## Exercise
Below you will find a set of lines. Repeat them all exactly.

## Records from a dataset
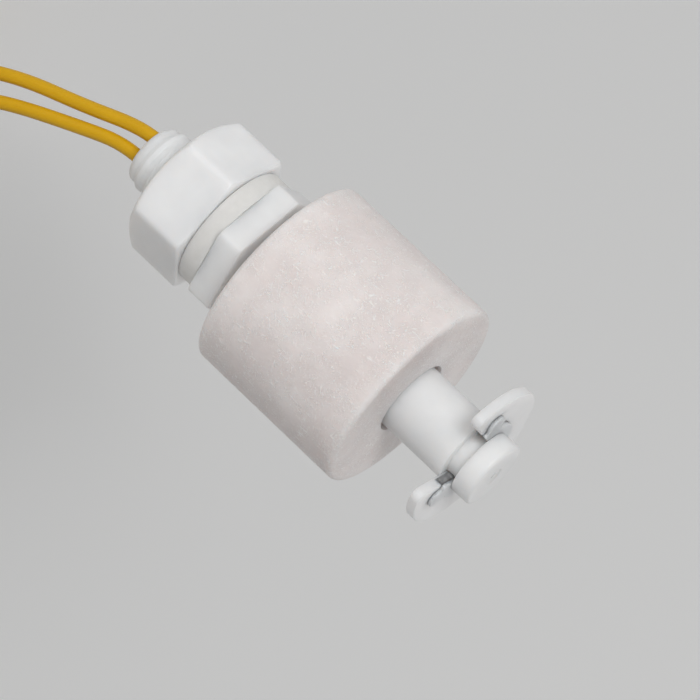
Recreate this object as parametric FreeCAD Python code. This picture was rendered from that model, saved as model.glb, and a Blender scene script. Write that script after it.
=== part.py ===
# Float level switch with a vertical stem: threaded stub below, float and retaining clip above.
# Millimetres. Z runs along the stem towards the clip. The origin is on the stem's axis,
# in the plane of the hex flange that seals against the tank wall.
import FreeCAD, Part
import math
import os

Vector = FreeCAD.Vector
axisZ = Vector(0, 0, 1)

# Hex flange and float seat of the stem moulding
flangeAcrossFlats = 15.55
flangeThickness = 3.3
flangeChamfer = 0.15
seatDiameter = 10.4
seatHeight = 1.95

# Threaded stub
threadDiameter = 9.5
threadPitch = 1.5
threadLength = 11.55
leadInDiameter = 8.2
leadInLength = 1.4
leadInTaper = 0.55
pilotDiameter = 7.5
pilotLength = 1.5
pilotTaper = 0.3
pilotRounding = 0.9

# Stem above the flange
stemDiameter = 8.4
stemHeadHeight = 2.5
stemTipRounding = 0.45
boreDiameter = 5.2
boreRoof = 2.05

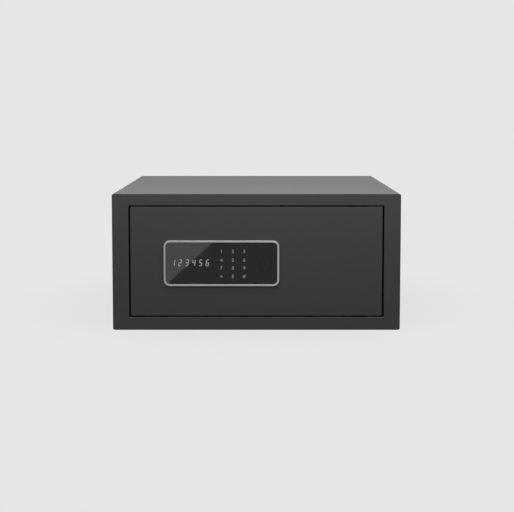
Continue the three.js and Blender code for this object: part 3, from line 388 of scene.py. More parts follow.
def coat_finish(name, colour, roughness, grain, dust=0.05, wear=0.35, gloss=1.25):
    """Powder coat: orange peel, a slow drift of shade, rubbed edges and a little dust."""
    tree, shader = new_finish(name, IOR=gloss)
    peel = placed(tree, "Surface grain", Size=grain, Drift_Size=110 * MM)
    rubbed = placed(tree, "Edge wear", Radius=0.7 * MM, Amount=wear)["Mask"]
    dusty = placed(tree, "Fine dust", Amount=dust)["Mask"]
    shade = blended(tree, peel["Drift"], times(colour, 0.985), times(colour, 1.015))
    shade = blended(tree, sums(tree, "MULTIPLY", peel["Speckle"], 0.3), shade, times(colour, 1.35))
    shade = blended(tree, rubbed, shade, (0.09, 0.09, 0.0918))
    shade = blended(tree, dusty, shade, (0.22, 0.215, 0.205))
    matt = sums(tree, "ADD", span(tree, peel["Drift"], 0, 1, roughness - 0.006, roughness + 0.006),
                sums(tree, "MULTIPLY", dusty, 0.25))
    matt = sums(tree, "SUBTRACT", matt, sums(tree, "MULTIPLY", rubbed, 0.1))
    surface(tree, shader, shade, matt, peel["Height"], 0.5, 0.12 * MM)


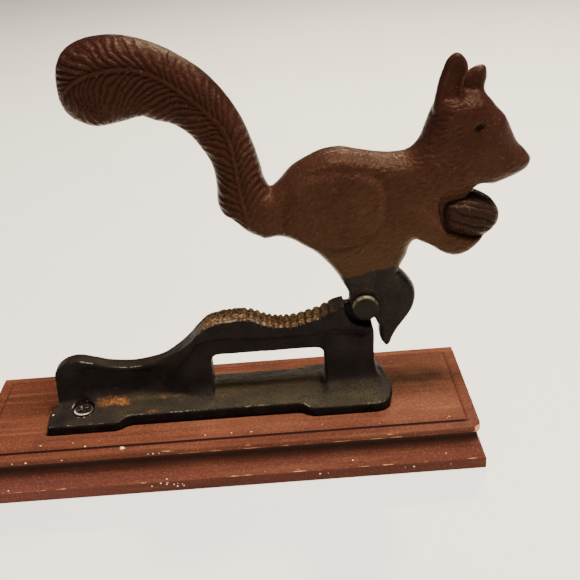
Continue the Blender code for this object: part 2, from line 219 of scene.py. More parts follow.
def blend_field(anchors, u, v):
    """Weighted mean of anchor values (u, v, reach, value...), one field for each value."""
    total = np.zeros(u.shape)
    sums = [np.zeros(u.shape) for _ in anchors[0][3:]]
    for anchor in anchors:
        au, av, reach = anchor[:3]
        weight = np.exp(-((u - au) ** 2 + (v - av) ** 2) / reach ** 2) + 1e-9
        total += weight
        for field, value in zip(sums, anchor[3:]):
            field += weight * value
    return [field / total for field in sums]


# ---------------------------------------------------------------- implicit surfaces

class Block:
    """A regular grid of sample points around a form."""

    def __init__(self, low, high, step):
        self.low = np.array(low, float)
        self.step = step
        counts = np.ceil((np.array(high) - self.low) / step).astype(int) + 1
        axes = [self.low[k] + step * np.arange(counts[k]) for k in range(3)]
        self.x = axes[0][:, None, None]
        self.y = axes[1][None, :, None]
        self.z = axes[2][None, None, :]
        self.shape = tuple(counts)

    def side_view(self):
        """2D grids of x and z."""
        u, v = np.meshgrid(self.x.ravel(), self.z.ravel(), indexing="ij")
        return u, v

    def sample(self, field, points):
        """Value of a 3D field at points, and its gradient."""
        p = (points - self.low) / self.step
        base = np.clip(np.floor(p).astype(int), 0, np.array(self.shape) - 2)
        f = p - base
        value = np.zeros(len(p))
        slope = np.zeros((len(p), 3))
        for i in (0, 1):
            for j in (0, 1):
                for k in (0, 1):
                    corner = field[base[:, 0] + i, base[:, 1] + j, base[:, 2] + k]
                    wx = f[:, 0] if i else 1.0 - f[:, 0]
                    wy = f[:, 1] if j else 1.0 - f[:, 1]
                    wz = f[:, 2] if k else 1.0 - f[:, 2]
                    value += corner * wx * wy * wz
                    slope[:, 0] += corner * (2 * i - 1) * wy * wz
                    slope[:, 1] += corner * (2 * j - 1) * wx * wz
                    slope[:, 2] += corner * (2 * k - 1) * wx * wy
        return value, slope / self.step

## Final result
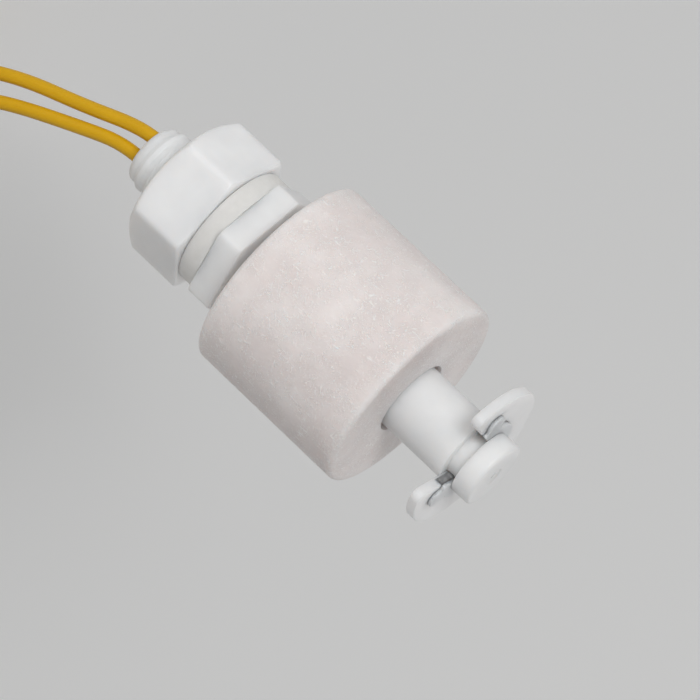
Recreate this object as parametric FreeCAD Python code. This picture was rendered from that model, saved as model.glb, and a Blender scene script. Write that script after it.
=== part.py ===
# Float level switch with a vertical stem: threaded stub below, float and retaining clip above.
# Millimetres. Z runs along the stem towards the clip. The origin is on the stem's axis,
# in the plane of the hex flange that seals against the tank wall.
import FreeCAD, Part
import math
import os

Vector = FreeCAD.Vector
axisZ = Vector(0, 0, 1)

# Hex flange and float seat of the stem moulding
flangeAcrossFlats = 15.55
flangeThickness = 3.3
flangeChamfer = 0.15
seatDiameter = 10.4
seatHeight = 1.95

# Threaded stub
threadDiameter = 9.5
threadPitch = 1.5
threadLength = 11.55
leadInDiameter = 8.2
leadInLength = 1.4
leadInTaper = 0.55
pilotDiameter = 7.5
pilotLength = 1.5
pilotTaper = 0.3
pilotRounding = 0.9

# Stem above the flange
stemDiameter = 8.4
stemHeadHeight = 2.5
stemTipRounding = 0.45
boreDiameter = 5.2
boreRoof = 2.05

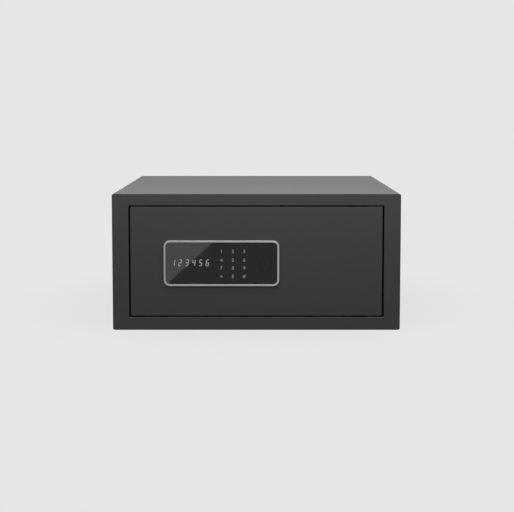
Continue the three.js and Blender code for this object: part 3, from line 388 of scene.py. More parts follow.
def coat_finish(name, colour, roughness, grain, dust=0.05, wear=0.35, gloss=1.25):
    """Powder coat: orange peel, a slow drift of shade, rubbed edges and a little dust."""
    tree, shader = new_finish(name, IOR=gloss)
    peel = placed(tree, "Surface grain", Size=grain, Drift_Size=110 * MM)
    rubbed = placed(tree, "Edge wear", Radius=0.7 * MM, Amount=wear)["Mask"]
    dusty = placed(tree, "Fine dust", Amount=dust)["Mask"]
    shade = blended(tree, peel["Drift"], times(colour, 0.985), times(colour, 1.015))
    shade = blended(tree, sums(tree, "MULTIPLY", peel["Speckle"], 0.3), shade, times(colour, 1.35))
    shade = blended(tree, rubbed, shade, (0.09, 0.09, 0.0918))
    shade = blended(tree, dusty, shade, (0.22, 0.215, 0.205))
    matt = sums(tree, "ADD", span(tree, peel["Drift"], 0, 1, roughness - 0.006, roughness + 0.006),
                sums(tree, "MULTIPLY", dusty, 0.25))
    matt = sums(tree, "SUBTRACT", matt, sums(tree, "MULTIPLY", rubbed, 0.1))
    surface(tree, shader, shade, matt, peel["Height"], 0.5, 0.12 * MM)


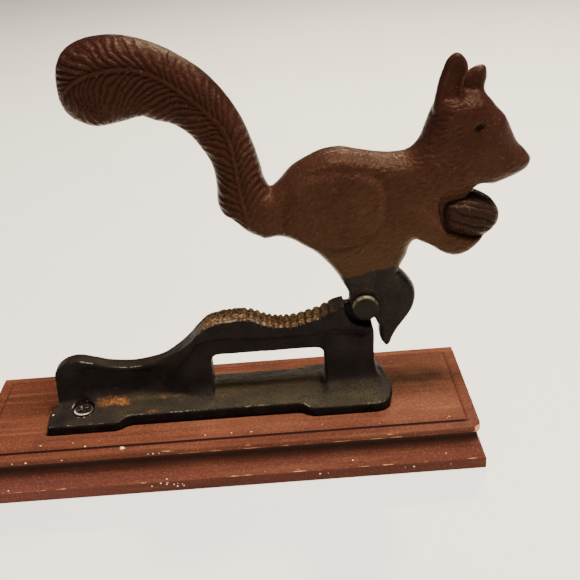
Continue the Blender code for this object: part 2, from line 219 of scene.py. More parts follow.
def blend_field(anchors, u, v):
    """Weighted mean of anchor values (u, v, reach, value...), one field for each value."""
    total = np.zeros(u.shape)
    sums = [np.zeros(u.shape) for _ in anchors[0][3:]]
    for anchor in anchors:
        au, av, reach = anchor[:3]
        weight = np.exp(-((u - au) ** 2 + (v - av) ** 2) / reach ** 2) + 1e-9
        total += weight
        for field, value in zip(sums, anchor[3:]):
            field += weight * value
    return [field / total for field in sums]


# ---------------------------------------------------------------- implicit surfaces

class Block:
    """A regular grid of sample points around a form."""

    def __init__(self, low, high, step):
        self.low = np.array(low, float)
        self.step = step
        counts = np.ceil((np.array(high) - self.low) / step).astype(int) + 1
        axes = [self.low[k] + step * np.arange(counts[k]) for k in range(3)]
        self.x = axes[0][:, None, None]
        self.y = axes[1][None, :, None]
        self.z = axes[2][None, None, :]
        self.shape = tuple(counts)

    def side_view(self):
        """2D grids of x and z."""
        u, v = np.meshgrid(self.x.ravel(), self.z.ravel(), indexing="ij")
        return u, v

    def sample(self, field, points):
        """Value of a 3D field at points, and its gradient."""
        p = (points - self.low) / self.step
        base = np.clip(np.floor(p).astype(int), 0, np.array(self.shape) - 2)
        f = p - base
        value = np.zeros(len(p))
        slope = np.zeros((len(p), 3))
        for i in (0, 1):
            for j in (0, 1):
                for k in (0, 1):
                    corner = field[base[:, 0] + i, base[:, 1] + j, base[:, 2] + k]
                    wx = f[:, 0] if i else 1.0 - f[:, 0]
                    wy = f[:, 1] if j else 1.0 - f[:, 1]
                    wz = f[:, 2] if k else 1.0 - f[:, 2]
                    value += corner * wx * wy * wz
                    slope[:, 0] += corner * (2 * i - 1) * wy * wz
                    slope[:, 1] += corner * (2 * j - 1) * wx * wz
                    slope[:, 2] += corner * (2 * k - 1) * wx * wy
        return value, slope / self.step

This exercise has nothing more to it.